What Brabus does is what the luxury world calls coachbuilding: the old craft of taking existing mechanicals and clothing them in a new body, a new character and, ideally, a new reason to exist. This is not bolt-on aero and a set of black wheels. It’s throwing away nearly the entire body and building another from scratch.
And that’s precisely what’s happened. Brabus kept the Vanquish’s roof and little else. Everything else is a new body in pre-preg, autoclave-cured carbon fibre — the proper stuff. The result is a shape that only betrays its British origins if you study the roofline and the 2+2 interior. From the outside, the Aston has vanished.
The beast, by the numbers
Coachbuilt doesn’t mean Brabus left the mechanicals alone. Perish the thought. This is Brabus.
The Vanquish’s 5.2 twin-turbo V12, which leaves the factory at around 823 hp, here climbs to 1,000 PS and 1,200 Nm of torque. Note the unit: Brabus quotes PS, the European metric horsepower, and 1,000 PS works out to roughly 986 hp — so be wary of anyone casually rounding it to “1,000 horsepower,” because that’s not the same figure. Rear-wheel drive, no all-wheel-drive safety net, old-school. Eight-speed automatic. Brabus claims 0–100 km/h in 3.0 seconds, 0–200 in 8.5, and a 360 km/h top end.

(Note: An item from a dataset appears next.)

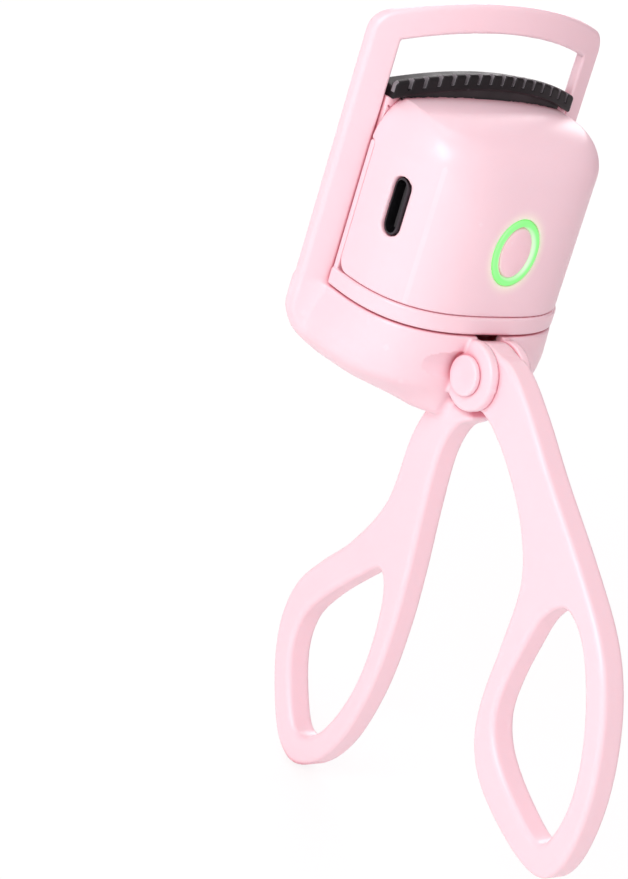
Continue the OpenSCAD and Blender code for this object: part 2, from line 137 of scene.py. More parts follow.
def spline(points, steps=14):
    """A smooth closed curve through the points."""
    p = np.array(points, float)
    a, b, c, d = np.roll(p, 1, 0), p, np.roll(p, -1, 0), np.roll(p, -2, 0)
    rows = [
        0.5 * (2 * b + (c - a) * t + (2 * a - 5 * b + 4 * c - d) * t * t + (3 * b - a - 3 * c + d) * t ** 3)
        for t in np.arange(steps) / steps
    ]
    return np.stack(rows, 1).reshape(-1, 2)


def polygon_table(points, low, shape, step):
    """Signed distances to a closed outline on a grid, negative inside."""
    u = (low[0] + step * np.arange(shape[0]))[:, None]
    v = (low[1] + step * np.arange(shape[1]))[None, :]
    best = np.full(shape, 1e12)
    inside = np.zeros(shape, bool)
    for (au, av), (bu, bv) in zip(points, np.roll(points, -1, 0)):
        eu, ev = bu - au, bv - av
        length = eu * eu + ev * ev
        if length < 1e-12:
            continue
        t = np.clip(((u - au) * eu + (v - av) * ev) / length, 0, 1)
        best = np.minimum(best, (u - au - t * eu) ** 2 + (v - av - t * ev) ** 2)
        if ev:
            inside ^= ((av > v) != (bv > v)) & (u < eu * (v - av) / ev + au)
    return np.where(inside, -1, 1) * np.sqrt(best)


def between(at, u, v):
    """The value between four grid corners, at(0, 0) to at(1, 1), at the shares u and v."""
    return (at(0, 0) * (1 - u) + at(1, 0) * u) * (1 - v) + (at(0, 1) * (1 - u) + at(1, 1) * u) * v


class Outline:
    """The distance to a closed outline, read from a table."""

    def __init__(self, points, step=0.15, margin=5.0):
        p = np.array(points, float)
        self.low, self.step = p.min(0) - margin, step
        self.shape = tuple(np.ceil((p.max(0) + margin - self.low) / step).astype(int) + 1)
        self.table = polygon_table(p, self.low, self.shape, step)

    def __call__(self, u, v):
        gu = np.clip((u - self.low[0]) / self.step, 0, self.shape[0] - 1.001)
        gv = np.clip((v - self.low[1]) / self.step, 0, self.shape[1] - 1.001)
        i, j = gu.astype(int), gv.astype(int)
        gu, gv = gu - i, gv - j
        return between(lambda a, b: self.table[i + a, j + b], gu, gv)


class Loft:
    """Outlines at evenly spaced heights, blended smoothly between them."""

    def __init__(self, outlines, z_low, spacing, step=0.2, margin=5.0):
        p = np.concatenate(outlines)
        self.low, self.step, self.z_low, self.spacing = p.min(0) - margin, step, z_low, spacing
        self.shape = tuple(np.ceil((p.max(0) + margin - self.low) / step).astype(int) + 1)
        self.table = np.stack([polygon_table(o, self.low, self.shape, step) for o in outlines])

    def __call__(self, x, y, z):
        gu = np.clip((x - self.low[0]) / self.step, 0, self.shape[0] - 1.001)
        gv = np.clip((y - self.low[1]) / self.step, 0, self.shape[1] - 1.001)
        i, j = gu.astype(int), gv.astype(int)
        gu, gv = gu - i, gv - j
        count = len(self.table)
        gz = np.clip((z - self.z_low) / self.spacing, 0, count - 1.001)
        k = gz.astype(int)
        t = gz - k
        weights = (
            0.5 * (-t + 2 * t * t - t ** 3), 0.5 * (2 - 5 * t * t + 3 * t ** 3),
            0.5 * (t + 4 * t * t - 3 * t ** 3), 0.5 * (t ** 3 - t * t),
        )
        total = 0
        for n, w in enumerate(weights):
            level = np.clip(k + n - 1, 0, count - 1)
            total = total + w * between(lambda a, b: self.table[level, i + a, j + b], gu, gv)
        return total


# --- From field to mesh -------------------------------------------------------------------

def gradient(field, p, e=0.03):
    parts = []
    for axis in range(3):
        ahead, behind = p.copy(), p.copy()
        ahead[:, axis] += e
        behind[:, axis] -= e
        parts.append((field(*ahead.T) - field(*behind.T)) / (2 * e))
    return np.stack(parts, 1)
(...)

A thousand PS to the rear wheels of a carbon grand tourer. There’s something gloriously antiquated about that choice, as if Brabus wanted the car to keep a streak of ungovernable menace in an age when everyone splits power across four wheels so nothing ever gets out of hand.
And there’s a bigger anomaly still. At a moment when the entire industry is sprinting toward hybridisation and electric motors, when every new launch arrives with batteries and efficiency sermons, the Bodo plants a V12 at its heart — twin-turbo, combustion only, not a single electron lending a hand. Twelve pure cylinders hauling five metres of carbon. It’s almost a political gesture. A raised finger to the spirit of the age. And precisely for that reason, to a certain kind of buyer, it’s worth every cent: because they know there won’t be many more cars like this.
The exhaust runs four titanium tailpipes made by 3D metal printing, electronic sound management, four metal catalytic converters and particulate filters. Yes, you read that right: 1,000 PS, a V12 at heart, and still Euro 6e compliant. Carbon-ceramic brakes with six-piston calipers. Brabus Monoblock 21-inch wheels. Continental tyres developed specifically for this car.
The carbon body sits over the Aston’s aluminium chassis with a 50.2/49.8 front-to-rear weight split. It stretches past five metres long — longer than the Vanquish itself — an elongated beast with a boat-tail rear that seems to carry on into infinity.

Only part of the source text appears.